O meu Natal nunca foi propriamente à base de consumismo. Sou católico e cresci numa família gigante com as portas escancaradas para quem se quiser juntar. Contudo, adoro dar presentes.

Gosto da adrenalina de pensar no outro de maneira a surpreender e a dar aquilo que não é óbvio mas que mais nos diz face à nossa relação ou que alguém nem se lembrava que precisava.

Desde pequeno que me ensinaram que o Natal não deveria conhecer as diferenças sociais de maneira alguma e, para confirmar tal coisa, surgiram tantos e belos projectos que combatem o abandono nos lares, nas casas de acolhimento de crianças e jovens ou até coisas simples como o cantar de serenatas nos hospitais.

No entanto, há problemas mais simples e que são importantes na sua medida. Nos últimos quatro anos tem-se tornado cada vez mais difícil poder oferecer presentes. Demoro mais tempo a pensar onde é que posso ir às compras do que a decidir o que é que vou comprar.

Graças à cadeira de rodas ou scooter de mobilidade — aliás, não é graças a estas últimas, mas devido à falta de acessibilidade a autonomia que poderia ter ardeu como um fósforo.

Nas ruas não há rampas para as lojas e, quando confrontadas com esse problema, desculpam-se dizendo que a culpa é da câmara municipal e curiosamente a câmara diz que os responsáveis são os donos das lojas. Quem é que fica no meio da discussão sem solução?
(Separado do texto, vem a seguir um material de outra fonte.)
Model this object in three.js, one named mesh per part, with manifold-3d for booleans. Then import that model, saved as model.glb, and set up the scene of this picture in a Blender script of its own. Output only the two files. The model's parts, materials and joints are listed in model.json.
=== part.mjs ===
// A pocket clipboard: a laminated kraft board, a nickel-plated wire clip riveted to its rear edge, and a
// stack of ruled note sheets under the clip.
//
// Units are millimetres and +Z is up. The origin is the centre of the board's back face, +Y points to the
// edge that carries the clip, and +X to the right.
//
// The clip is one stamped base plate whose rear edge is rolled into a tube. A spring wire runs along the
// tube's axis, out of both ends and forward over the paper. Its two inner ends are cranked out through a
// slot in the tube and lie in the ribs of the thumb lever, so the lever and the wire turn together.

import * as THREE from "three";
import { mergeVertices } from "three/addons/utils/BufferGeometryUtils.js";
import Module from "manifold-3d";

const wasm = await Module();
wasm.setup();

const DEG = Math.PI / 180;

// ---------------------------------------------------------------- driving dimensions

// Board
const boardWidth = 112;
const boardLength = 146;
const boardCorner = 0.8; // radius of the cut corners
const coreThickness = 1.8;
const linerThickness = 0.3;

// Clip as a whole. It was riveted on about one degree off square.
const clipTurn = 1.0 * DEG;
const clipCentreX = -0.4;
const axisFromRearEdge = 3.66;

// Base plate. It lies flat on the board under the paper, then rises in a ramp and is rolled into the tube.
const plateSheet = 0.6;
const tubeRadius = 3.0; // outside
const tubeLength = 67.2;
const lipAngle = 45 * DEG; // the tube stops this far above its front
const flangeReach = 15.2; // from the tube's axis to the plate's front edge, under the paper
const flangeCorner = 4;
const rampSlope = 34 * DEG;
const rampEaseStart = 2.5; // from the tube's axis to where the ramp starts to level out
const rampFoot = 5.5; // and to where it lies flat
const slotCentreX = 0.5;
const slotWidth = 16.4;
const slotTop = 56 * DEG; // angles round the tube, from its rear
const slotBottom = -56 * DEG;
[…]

Os chamados “coitados das rodinhas” que mais vale fazerem as compras num centro comercial que tem elevador.

Vamos então aos centros comerciais, esses grandes deuses que protegem a classe da mobilidade reduzida. Contam-se pelos dedos de uma mão quais são as lojas que têm corredores feitos a pensar que uma cadeira de rodas poderá circular por lá.
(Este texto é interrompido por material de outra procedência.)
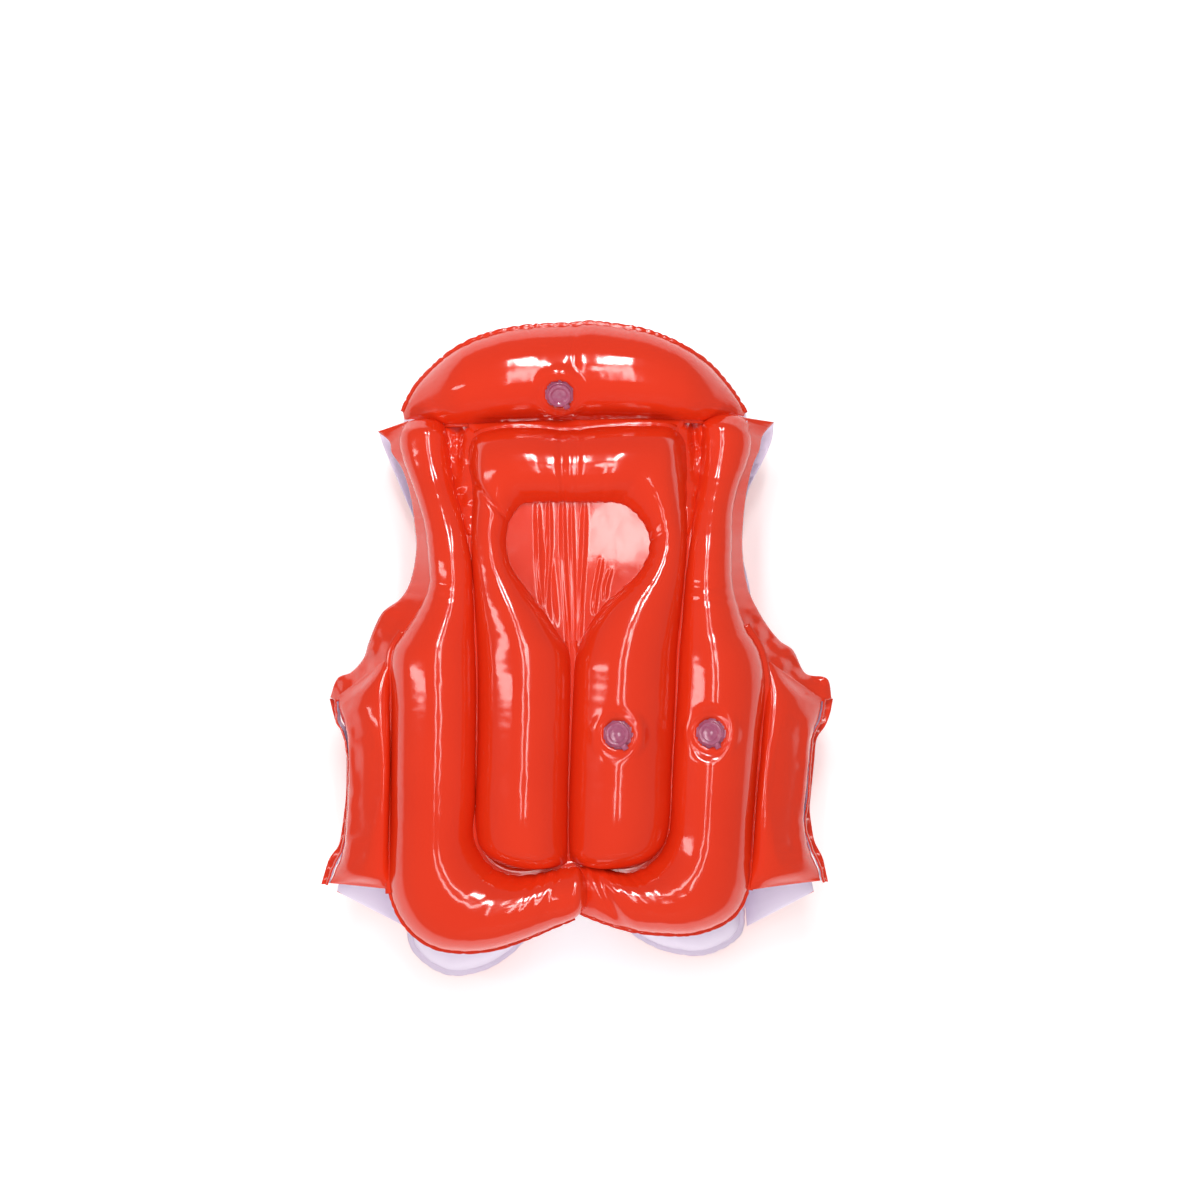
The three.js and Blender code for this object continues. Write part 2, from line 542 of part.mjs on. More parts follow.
function addFrontHalf(side, hand) {
  const half = new THREE.Group();
  vest.add(half);
  const outer = join(tube(frontOuter(hand)), tube(frontFoot(hand)));
  add(half, `front_outer_chamber_${side}`, outer, PALE_FILM);
  add(half, `front_inner_chamber_${side}`, tube(frontInner(hand)), PALE_FILM);
  for (const [level, y] of Object.entries(STRAP_LEVELS)) {
    const strap = new THREE.Group();
    strap.position.set(0, y * stretch.y, 0);
    strap.rotation.z = hand > 0 ? 0 : Math.PI;
    half.add(strap);
    add(strap, `strap_patch_${side}_${level}`, patch(), OUTER_FILM);
    add(strap, `webbing_${side}_${level}`, webbing(), WEBBING).position.set(BAR_PLACE, 0, BAR_HEIGHT);
    const buckle = new THREE.Group();
    buckle.position.set(BAR_PLACE, 0, BAR_HEIGHT);
    buckle.rotation.z = Math.PI;
    strap.add(buckle);
    if (side === "left") addMaleHalf(buckle, level);
    else add(buckle, `buckle_female_${level}`, femaleHalf(), ACETAL);
  }
}

function addMaleHalf(buckle, level) {
  add(buckle, `buckle_male_${level}`, maleHalf(), ACETAL);
  add(buckle, `buckle_prong_${level}_a`, prong(1), ACETAL);
  add(buckle, `buckle_prong_${level}_b`, prong(-1), ACETAL);
}

addBackPanel();
addCollar();
for (const [side, hand] of Object.entries(HANDS)) addFrontHalf(side, hand);

// The jacket lies on its lowest point, with the origin under the middle of its box.
const lifeJacket = new THREE.Group();
lifeJacket.add(vest);
const extent = new THREE.Box3().setFromObject(vest, true);
const middle = extent.getCenter(new THREE.Vector3());
vest.position.set(-middle.x, -middle.y, -extent.min.z);

export default lifeJacket;
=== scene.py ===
# %% [markdown]
# # A child's inflatable life jacket
# The jacket is cut from two layers of soft PVC film, printed orange outside and left pale inside, and welded
# along lines that divide it into air chambers. Lying on its front, it shows its back panel: an outer chamber
# that runs down both sides and across the hem, a centre chamber with a flat window in it, and a head-rest
# collar. This lesson makes each chamber the way air does: flat film between two welds, blown up as cloth.

# %% Frame
import math
import bpy
import bmesh
import numpy as np
from mathutils import Matrix, Vector


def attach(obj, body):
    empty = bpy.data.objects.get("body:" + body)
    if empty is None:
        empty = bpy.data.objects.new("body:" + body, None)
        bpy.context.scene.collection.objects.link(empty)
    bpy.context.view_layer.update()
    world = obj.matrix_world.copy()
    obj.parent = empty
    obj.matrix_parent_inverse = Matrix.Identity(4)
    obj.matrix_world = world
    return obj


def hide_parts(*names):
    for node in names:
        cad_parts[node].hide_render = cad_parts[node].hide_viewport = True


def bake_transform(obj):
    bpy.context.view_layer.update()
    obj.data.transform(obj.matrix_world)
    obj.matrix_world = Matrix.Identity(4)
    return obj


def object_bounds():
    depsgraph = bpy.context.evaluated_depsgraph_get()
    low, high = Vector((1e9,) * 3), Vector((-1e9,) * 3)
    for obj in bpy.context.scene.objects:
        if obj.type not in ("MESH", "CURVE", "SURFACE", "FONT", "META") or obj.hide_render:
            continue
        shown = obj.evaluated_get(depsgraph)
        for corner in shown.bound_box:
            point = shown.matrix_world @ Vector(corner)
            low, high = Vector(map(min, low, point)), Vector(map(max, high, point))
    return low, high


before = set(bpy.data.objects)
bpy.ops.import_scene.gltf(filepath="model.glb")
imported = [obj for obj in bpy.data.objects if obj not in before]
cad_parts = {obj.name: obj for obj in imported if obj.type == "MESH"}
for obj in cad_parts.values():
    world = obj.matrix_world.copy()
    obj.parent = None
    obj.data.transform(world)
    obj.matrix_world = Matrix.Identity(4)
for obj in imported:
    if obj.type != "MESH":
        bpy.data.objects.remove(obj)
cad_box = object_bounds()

MM = 0.001
print("CAD box in mm:", [[round(v * 1000, 1) for v in corner] for corner in cad_box])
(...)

Por norma, só tenho direito a ver a montra e se chegar à caixa já é uma sorte. Sortudos somos nós que nos despachamos do dito inferno das compras de Natal depressa, muitas vezes frustrados porque tentamos contornar o possível, mas acabamos por ir contra um mostrador, sob os olhares lancinantes dos clientes em volta. Para não falar da falta de civismo de reconhecer o atendimento prioritário, tanto por parte dos trabalhadores como dos consumidores. Cenário idílico este, não é?

Em vez de se poder ver as luzes da cidade enquanto se compra algo no Chiado, só posso ver a luz do meu computador porque, por enquanto, aí não há sinais de que estar de cadeira de rodas cause distinção entre compradores.
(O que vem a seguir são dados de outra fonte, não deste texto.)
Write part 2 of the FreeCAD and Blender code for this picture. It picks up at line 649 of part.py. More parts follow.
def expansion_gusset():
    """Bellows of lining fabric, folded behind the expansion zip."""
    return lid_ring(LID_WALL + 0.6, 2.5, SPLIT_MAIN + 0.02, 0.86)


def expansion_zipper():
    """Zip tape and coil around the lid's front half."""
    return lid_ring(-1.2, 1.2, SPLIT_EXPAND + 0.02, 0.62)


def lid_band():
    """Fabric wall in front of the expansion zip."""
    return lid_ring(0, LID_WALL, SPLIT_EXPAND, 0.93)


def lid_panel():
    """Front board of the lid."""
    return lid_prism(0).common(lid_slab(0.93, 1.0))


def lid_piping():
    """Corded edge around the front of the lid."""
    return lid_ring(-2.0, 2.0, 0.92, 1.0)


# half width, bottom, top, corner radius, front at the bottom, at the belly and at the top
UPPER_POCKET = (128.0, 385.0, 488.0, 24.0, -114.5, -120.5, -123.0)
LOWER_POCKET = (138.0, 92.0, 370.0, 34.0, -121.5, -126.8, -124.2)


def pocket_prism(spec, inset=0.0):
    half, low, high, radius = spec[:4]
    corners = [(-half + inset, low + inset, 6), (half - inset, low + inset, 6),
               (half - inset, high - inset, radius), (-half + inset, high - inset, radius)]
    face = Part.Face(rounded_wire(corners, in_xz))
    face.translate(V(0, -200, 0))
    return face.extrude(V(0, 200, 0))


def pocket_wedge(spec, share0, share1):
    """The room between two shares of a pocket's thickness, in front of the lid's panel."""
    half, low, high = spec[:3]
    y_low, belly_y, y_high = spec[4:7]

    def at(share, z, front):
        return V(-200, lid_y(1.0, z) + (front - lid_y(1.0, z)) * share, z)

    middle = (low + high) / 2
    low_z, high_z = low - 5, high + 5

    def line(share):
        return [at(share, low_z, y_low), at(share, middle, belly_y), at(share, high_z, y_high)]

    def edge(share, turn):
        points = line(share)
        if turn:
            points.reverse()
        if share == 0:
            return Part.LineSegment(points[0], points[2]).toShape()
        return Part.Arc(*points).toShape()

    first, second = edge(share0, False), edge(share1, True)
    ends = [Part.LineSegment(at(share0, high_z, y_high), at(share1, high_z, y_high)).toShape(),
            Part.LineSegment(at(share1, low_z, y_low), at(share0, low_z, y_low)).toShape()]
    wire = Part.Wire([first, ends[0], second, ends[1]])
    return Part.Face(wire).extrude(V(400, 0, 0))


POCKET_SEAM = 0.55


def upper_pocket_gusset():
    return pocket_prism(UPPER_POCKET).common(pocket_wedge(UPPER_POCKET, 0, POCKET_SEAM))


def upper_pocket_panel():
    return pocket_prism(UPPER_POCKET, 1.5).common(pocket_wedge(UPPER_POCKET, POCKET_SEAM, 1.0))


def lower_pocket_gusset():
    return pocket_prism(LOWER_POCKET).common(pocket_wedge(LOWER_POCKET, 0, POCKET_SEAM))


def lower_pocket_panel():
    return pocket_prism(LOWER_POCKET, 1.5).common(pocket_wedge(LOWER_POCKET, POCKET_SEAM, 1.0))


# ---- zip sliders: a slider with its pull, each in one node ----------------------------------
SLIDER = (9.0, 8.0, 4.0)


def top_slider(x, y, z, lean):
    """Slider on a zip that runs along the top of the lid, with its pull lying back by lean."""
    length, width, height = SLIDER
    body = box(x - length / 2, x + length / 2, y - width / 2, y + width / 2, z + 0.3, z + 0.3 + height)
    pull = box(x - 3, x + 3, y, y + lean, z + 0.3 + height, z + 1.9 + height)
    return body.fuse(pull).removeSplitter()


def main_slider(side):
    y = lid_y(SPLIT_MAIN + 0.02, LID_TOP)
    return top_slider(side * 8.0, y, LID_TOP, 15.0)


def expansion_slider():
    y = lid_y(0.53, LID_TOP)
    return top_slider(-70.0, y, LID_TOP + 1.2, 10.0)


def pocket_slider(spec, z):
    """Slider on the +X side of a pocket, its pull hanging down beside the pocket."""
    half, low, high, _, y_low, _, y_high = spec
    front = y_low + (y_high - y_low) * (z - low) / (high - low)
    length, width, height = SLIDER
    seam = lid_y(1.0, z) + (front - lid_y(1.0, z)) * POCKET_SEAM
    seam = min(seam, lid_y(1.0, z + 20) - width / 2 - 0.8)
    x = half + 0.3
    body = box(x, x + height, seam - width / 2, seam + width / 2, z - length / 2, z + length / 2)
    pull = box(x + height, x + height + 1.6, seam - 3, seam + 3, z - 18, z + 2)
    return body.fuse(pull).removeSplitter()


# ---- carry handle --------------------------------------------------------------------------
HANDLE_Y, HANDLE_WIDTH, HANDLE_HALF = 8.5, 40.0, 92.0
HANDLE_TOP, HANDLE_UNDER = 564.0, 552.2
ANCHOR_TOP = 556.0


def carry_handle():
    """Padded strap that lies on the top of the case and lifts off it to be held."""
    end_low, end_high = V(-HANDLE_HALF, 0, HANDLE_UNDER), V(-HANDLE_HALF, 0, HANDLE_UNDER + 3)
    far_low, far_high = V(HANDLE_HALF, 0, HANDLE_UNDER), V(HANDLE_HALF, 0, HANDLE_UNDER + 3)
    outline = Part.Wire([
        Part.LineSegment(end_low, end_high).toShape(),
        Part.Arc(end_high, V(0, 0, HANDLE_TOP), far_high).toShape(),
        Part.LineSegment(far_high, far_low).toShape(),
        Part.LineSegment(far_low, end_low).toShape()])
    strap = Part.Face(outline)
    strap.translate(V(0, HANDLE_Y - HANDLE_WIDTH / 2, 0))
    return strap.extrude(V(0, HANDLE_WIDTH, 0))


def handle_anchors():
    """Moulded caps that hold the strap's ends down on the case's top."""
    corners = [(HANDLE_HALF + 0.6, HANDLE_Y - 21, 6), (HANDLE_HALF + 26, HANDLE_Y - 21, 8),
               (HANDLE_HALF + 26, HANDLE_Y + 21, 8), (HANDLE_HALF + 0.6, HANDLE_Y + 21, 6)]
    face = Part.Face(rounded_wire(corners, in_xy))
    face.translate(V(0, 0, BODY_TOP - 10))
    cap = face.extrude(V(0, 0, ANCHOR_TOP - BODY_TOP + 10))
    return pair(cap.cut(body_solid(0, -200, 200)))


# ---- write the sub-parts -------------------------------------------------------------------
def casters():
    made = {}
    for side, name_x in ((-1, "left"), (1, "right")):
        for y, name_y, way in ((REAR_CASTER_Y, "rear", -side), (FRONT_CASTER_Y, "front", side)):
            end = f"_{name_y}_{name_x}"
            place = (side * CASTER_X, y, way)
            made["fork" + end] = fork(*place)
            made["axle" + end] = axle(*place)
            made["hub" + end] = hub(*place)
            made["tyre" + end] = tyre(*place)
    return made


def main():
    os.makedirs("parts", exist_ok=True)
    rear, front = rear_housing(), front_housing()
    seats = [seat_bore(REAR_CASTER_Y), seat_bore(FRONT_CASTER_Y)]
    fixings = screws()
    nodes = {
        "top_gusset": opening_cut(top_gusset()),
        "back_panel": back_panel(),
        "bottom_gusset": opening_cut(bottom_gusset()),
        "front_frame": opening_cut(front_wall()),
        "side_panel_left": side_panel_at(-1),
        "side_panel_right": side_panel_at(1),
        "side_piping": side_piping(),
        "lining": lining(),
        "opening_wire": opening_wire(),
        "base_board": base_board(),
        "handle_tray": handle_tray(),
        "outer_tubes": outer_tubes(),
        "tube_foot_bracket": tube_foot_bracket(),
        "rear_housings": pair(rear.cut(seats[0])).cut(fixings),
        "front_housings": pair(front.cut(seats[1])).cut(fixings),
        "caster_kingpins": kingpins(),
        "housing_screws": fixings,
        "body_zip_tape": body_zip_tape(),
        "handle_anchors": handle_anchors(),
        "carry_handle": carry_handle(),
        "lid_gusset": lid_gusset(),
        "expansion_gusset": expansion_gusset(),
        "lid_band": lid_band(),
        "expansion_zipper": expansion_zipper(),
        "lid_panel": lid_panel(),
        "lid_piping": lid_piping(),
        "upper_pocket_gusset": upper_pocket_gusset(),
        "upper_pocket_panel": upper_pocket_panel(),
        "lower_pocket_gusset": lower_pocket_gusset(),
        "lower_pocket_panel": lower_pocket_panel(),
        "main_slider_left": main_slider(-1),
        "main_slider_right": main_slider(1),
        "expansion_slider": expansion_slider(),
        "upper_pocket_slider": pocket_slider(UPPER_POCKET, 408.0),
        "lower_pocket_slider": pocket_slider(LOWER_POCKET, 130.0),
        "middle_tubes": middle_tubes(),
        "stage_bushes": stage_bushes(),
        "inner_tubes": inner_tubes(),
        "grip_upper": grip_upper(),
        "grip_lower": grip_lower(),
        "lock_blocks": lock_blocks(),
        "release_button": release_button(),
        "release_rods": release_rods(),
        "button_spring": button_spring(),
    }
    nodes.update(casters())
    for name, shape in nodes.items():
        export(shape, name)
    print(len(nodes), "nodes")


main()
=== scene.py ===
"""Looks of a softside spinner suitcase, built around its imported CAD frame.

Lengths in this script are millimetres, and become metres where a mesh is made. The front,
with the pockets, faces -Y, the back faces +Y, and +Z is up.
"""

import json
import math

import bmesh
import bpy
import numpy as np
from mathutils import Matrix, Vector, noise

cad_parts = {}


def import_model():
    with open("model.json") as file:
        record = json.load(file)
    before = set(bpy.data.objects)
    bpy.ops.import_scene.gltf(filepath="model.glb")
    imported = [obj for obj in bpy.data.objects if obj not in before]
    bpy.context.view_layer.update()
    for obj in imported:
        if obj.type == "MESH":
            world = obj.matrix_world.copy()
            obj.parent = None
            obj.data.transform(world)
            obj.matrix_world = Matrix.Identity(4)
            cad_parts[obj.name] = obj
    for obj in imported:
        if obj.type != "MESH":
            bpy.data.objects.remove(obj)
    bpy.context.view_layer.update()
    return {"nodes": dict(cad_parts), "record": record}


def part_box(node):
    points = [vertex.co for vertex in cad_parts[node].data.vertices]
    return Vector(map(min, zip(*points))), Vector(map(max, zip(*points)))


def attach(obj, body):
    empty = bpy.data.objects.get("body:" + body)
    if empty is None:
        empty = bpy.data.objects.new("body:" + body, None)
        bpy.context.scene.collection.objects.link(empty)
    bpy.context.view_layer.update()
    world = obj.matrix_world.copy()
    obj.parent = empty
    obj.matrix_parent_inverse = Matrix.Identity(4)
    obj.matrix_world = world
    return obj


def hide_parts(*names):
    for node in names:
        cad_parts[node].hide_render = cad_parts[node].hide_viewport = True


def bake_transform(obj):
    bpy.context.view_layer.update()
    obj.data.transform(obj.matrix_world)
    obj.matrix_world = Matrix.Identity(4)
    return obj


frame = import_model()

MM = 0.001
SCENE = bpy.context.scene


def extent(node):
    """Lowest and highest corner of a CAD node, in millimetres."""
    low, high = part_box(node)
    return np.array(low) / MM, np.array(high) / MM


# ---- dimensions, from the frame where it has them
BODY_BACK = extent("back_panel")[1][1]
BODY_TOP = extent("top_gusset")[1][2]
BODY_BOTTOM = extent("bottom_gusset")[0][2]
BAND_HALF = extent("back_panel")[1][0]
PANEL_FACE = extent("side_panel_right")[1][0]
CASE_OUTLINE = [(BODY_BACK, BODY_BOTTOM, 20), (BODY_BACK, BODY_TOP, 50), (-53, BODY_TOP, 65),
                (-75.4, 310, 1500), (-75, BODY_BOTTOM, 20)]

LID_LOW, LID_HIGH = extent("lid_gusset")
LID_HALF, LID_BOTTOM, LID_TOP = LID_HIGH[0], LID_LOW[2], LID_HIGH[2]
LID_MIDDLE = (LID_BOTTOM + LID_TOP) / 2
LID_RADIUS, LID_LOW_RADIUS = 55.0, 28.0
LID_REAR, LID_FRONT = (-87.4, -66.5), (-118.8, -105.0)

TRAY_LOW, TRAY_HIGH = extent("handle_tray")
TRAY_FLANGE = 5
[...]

Confesso que sei que isto não é o mais importante do Natal, naturalmente. Mas é menos um direito que temos enquanto grupo nestas condições e nem toda a gente tem a sorte de ter o meu Natal.

E não, a solução não é ter quatro trabalhadores trombudos a levantarem-me para poder chegar a terreno lojista nem um empregado simpático a mostrar-me à porta as peças que vou mirando lá do fundo com os meus binóculos. Ninguém se sente bem a viver isto em cinco, dez, 20 lojas diferentes.

A acessibilidade é o acesso igual aos diferentes sítios sem montar um itinerário mais detalhado do que o do Senhor Presidente da República numa visita de Estado e sem ter de avisar o país inteiro de que vou àquela loja. Trata-se de um investimento de umas dezenas de euros numa rampa simples de madeira ou em corredores que permitam a circulação de qualquer um, a qualquer hora.

Um Santo Natal, que agora vou ter de ir à loja que não existe online e onde me responderam, aquando da necessidade de rampa para entrar: “Pode voltar daqui a 45 minutos? É que eu acho que temos uma dessas de madeira, mas só a gerente da loja é que sabe onde é que ela está escondida”. O problema é que esta resposta é real.